■ **INFORMATION PROVIDED**
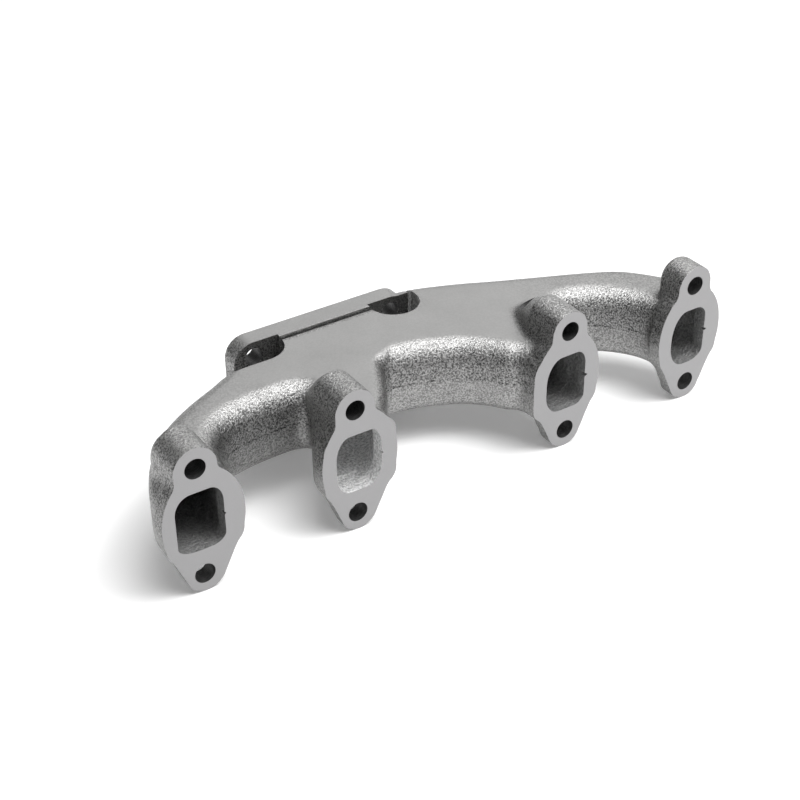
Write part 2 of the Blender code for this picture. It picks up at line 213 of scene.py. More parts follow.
def trace(name, points):
    """Draws an outline from one vertex and fills it. Edit mode stays on, with the face selected."""
    bpy.ops.object.select_all(action="DESELECT")
    bpy.ops.mesh.primitive_plane_add(size=MM, location=points[0])
    obj = bpy.context.object
    obj.name = name
    bpy.ops.object.mode_set(mode="EDIT")
    bpy.ops.mesh.merge(type="CENTER")
    for here, there in zip(points, points[1:]):
        bpy.ops.mesh.extrude_vertices_move(TRANSFORM_OT_translate={"value": there - here})
    bpy.ops.mesh.select_all(action="SELECT")
    bpy.ops.mesh.edge_face_add()
    return obj


def slab(name, points, *moves):
    """A traced outline, extruded by each move: a vector, or a vector with a scale and the scale's centre."""
    obj = trace(name, points)
    for move in moves:
        if isinstance(move, Vector):
            bpy.ops.mesh.extrude_region_move(TRANSFORM_OT_translate={"value": move})
            continue
        shift, scale, centre = move
        bpy.ops.mesh.extrude_region_move(TRANSFORM_OT_translate={"value": shift})
        bpy.ops.transform.resize(value=scale, center_override=centre)
    bpy.ops.mesh.select_all(action="SELECT")
    bpy.ops.mesh.normals_make_consistent(inside=False)
    bpy.ops.object.mode_set(mode="OBJECT")
    return settle(obj)


def flat_outline(points, y):
    """An outline in x and z, at y."""
    return [at(x, y, z) for x, z in points]


def plan_outline(points, z):
    """An outline in x and y, at z."""
    return [at(x, y, z) for x, y in points]


def along_x(distance):
    return Vector((distance * MM, 0, 0))


def along_y(distance):
    return Vector((0, distance * MM, 0))


def along_z(distance):
    return Vector((0, 0, distance * MM))


def block(name, low, high):
    """A rectangular block between two corners."""
    corners = ((low[0], low[1]), (high[0], low[1]), (high[0], high[1]), (low[0], high[1]))
    return slab(name, plan_outline(corners, low[2]), along_z(high[2] - low[2]))


def rod(name, x, z, diameter, start, end, sides=48):
    """A round bar along y."""
    bpy.ops.object.select_all(action="DESELECT")
    bpy.ops.mesh.primitive_cylinder_add(
        vertices=sides,
        radius=diameter / 2 * MM,
        depth=(end - start) * MM,
        location=at(x, (start + end) / 2, z),
        rotation=(math.radians(90), 0, 0),
    )
    obj = bpy.context.object
    obj.name = name
    return settle(obj)


def round_edges(obj, width, steps, chosen):
    """Bevels the edges that chosen(edge) gives a share of the width for."""
    mesh = obj.data
    form = bmesh.new()
    form.from_mesh(mesh)
    shares = [max(0.0, min(1.0, chosen(edge))) for edge in form.edges]
    form.free()
    weight = mesh.attributes.new("bevel_weight_edge", "FLOAT", "EDGE")
    weight.data.foreach_set("value", shares)
    bevel = obj.modifiers.new("rounding", "BEVEL")
    bevel.limit_method = "WEIGHT"
    bevel.width = width * MM
    bevel.segments = steps
    bevel.use_clamp_overlap = False
    pick(obj)
    bpy.ops.object.modifier_apply(modifier=bevel.name)
    return obj


def is_level(edge):
    return abs(edge.verts[0].co.z - edge.verts[1].co.z) < MM


def rim_at(y):
    """Chooses the edges that lie in the plane at y."""
    level = at(0, y, 0).y

    def chosen(edge):
        return 1.0 if all(abs(v.co.y - level) < SAME_LEVEL for v in edge.verts) else 0.0

    return chosen


def carve(obj, *cutters, solver="MANIFOLD"):
    """Cuts each cutter away, and uses it up. A cutter's material stays on what it has cut."""
    for cutter in cutters:
        knife = obj.modifiers.new(cutter.name, "BOOLEAN")
        knife.operation = "DIFFERENCE"
        knife.solver = solver
        knife.object = cutter
        if cutter.data.materials:
            knife.material_mode = "TRANSFER"
        pick(obj)
        bpy.ops.object.modifier_apply(modifier=knife.name)
        bpy.data.objects.remove(cutter, do_unlink=True)
    return obj


# ---- outlines, in mm


def arc(centre, radius, start, end, steps=16):
    """Points of an arc, from the start angle to the end angle in degrees."""
    points = []
    for step in range(steps + 1):
        angle = math.radians(start + (end - start) * step / steps)
        points.append((centre[0] + radius * math.cos(angle), centre[1] + radius * math.sin(angle)))
    return points


def rounded_rectangle(centre, width, height, corner):
    points = []
    for quarter, (side, up) in enumerate(((1, 1), (-1, 1), (-1, -1), (1, -1))):
        x = centre[0] + side * (width / 2 - corner)
        z = centre[1] + up * (height / 2 - corner)
        points += arc((x, z), corner, 90 * quarter, 90 * quarter + 90, 10)
    return points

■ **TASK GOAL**
Repeat the data above exactly.

■ **OUTPUT FOR THIS TASK**
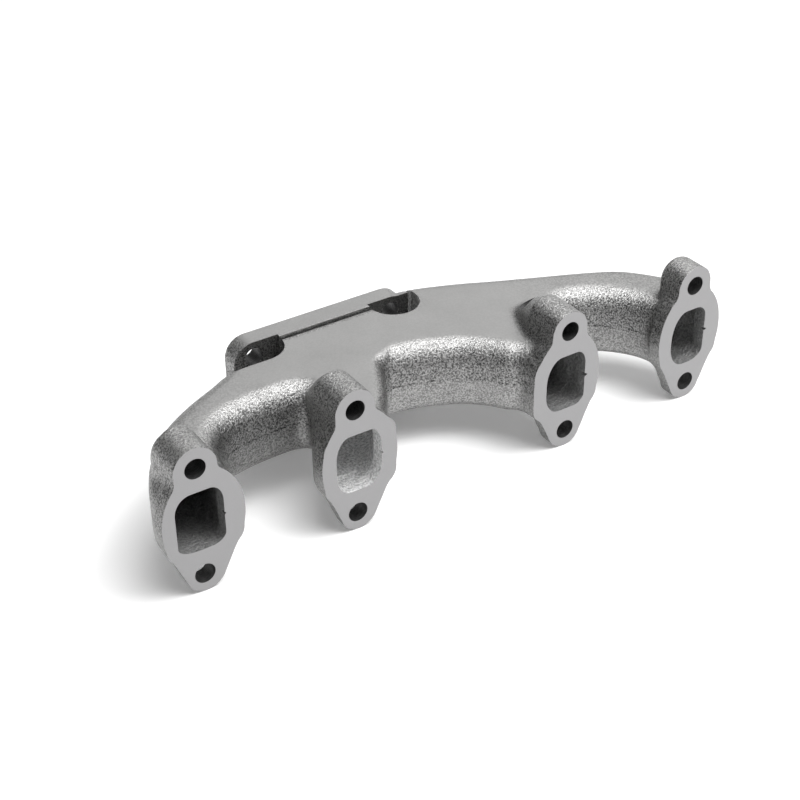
Write part 2 of the Blender code for this picture. It picks up at line 213 of scene.py. More parts follow.
def trace(name, points):
    """Draws an outline from one vertex and fills it. Edit mode stays on, with the face selected."""
    bpy.ops.object.select_all(action="DESELECT")
    bpy.ops.mesh.primitive_plane_add(size=MM, location=points[0])
    obj = bpy.context.object
    obj.name = name
    bpy.ops.object.mode_set(mode="EDIT")
    bpy.ops.mesh.merge(type="CENTER")
    for here, there in zip(points, points[1:]):
        bpy.ops.mesh.extrude_vertices_move(TRANSFORM_OT_translate={"value": there - here})
    bpy.ops.mesh.select_all(action="SELECT")
    bpy.ops.mesh.edge_face_add()
    return obj


def slab(name, points, *moves):
    """A traced outline, extruded by each move: a vector, or a vector with a scale and the scale's centre."""
    obj = trace(name, points)
    for move in moves:
        if isinstance(move, Vector):
            bpy.ops.mesh.extrude_region_move(TRANSFORM_OT_translate={"value": move})
            continue
        shift, scale, centre = move
        bpy.ops.mesh.extrude_region_move(TRANSFORM_OT_translate={"value": shift})
        bpy.ops.transform.resize(value=scale, center_override=centre)
    bpy.ops.mesh.select_all(action="SELECT")
    bpy.ops.mesh.normals_make_consistent(inside=False)
    bpy.ops.object.mode_set(mode="OBJECT")
    return settle(obj)


def flat_outline(points, y):
    """An outline in x and z, at y."""
    return [at(x, y, z) for x, z in points]


def plan_outline(points, z):
    """An outline in x and y, at z."""
    return [at(x, y, z) for x, y in points]


def along_x(distance):
    return Vector((distance * MM, 0, 0))


def along_y(distance):
    return Vector((0, distance * MM, 0))


def along_z(distance):
    return Vector((0, 0, distance * MM))


def block(name, low, high):
    """A rectangular block between two corners."""
    corners = ((low[0], low[1]), (high[0], low[1]), (high[0], high[1]), (low[0], high[1]))
    return slab(name, plan_outline(corners, low[2]), along_z(high[2] - low[2]))


def rod(name, x, z, diameter, start, end, sides=48):
    """A round bar along y."""
    bpy.ops.object.select_all(action="DESELECT")
    bpy.ops.mesh.primitive_cylinder_add(
        vertices=sides,
        radius=diameter / 2 * MM,
        depth=(end - start) * MM,
        location=at(x, (start + end) / 2, z),
        rotation=(math.radians(90), 0, 0),
    )
    obj = bpy.context.object
    obj.name = name
    return settle(obj)


def round_edges(obj, width, steps, chosen):
    """Bevels the edges that chosen(edge) gives a share of the width for."""
    mesh = obj.data
    form = bmesh.new()
    form.from_mesh(mesh)
    shares = [max(0.0, min(1.0, chosen(edge))) for edge in form.edges]
    form.free()
    weight = mesh.attributes.new("bevel_weight_edge", "FLOAT", "EDGE")
    weight.data.foreach_set("value", shares)
    bevel = obj.modifiers.new("rounding", "BEVEL")
    bevel.limit_method = "WEIGHT"
    bevel.width = width * MM
    bevel.segments = steps
    bevel.use_clamp_overlap = False
    pick(obj)
    bpy.ops.object.modifier_apply(modifier=bevel.name)
    return obj


def is_level(edge):
    return abs(edge.verts[0].co.z - edge.verts[1].co.z) < MM


def rim_at(y):
    """Chooses the edges that lie in the plane at y."""
    level = at(0, y, 0).y

    def chosen(edge):
        return 1.0 if all(abs(v.co.y - level) < SAME_LEVEL for v in edge.verts) else 0.0

    return chosen


def carve(obj, *cutters, solver="MANIFOLD"):
    """Cuts each cutter away, and uses it up. A cutter's material stays on what it has cut."""
    for cutter in cutters:
        knife = obj.modifiers.new(cutter.name, "BOOLEAN")
        knife.operation = "DIFFERENCE"
        knife.solver = solver
        knife.object = cutter
        if cutter.data.materials:
            knife.material_mode = "TRANSFER"
        pick(obj)
        bpy.ops.object.modifier_apply(modifier=knife.name)
        bpy.data.objects.remove(cutter, do_unlink=True)
    return obj


# ---- outlines, in mm


def arc(centre, radius, start, end, steps=16):
    """Points of an arc, from the start angle to the end angle in degrees."""
    points = []
    for step in range(steps + 1):
        angle = math.radians(start + (end - start) * step / steps)
        points.append((centre[0] + radius * math.cos(angle), centre[1] + radius * math.sin(angle)))
    return points


def rounded_rectangle(centre, width, height, corner):
    points = []
    for quarter, (side, up) in enumerate(((1, 1), (-1, 1), (-1, -1), (1, -1))):
        x = centre[0] + side * (width / 2 - corner)
        z = centre[1] + up * (height / 2 - corner)
        points += arc((x, z), corner, 90 * quarter, 90 * quarter + 90, 10)
    return points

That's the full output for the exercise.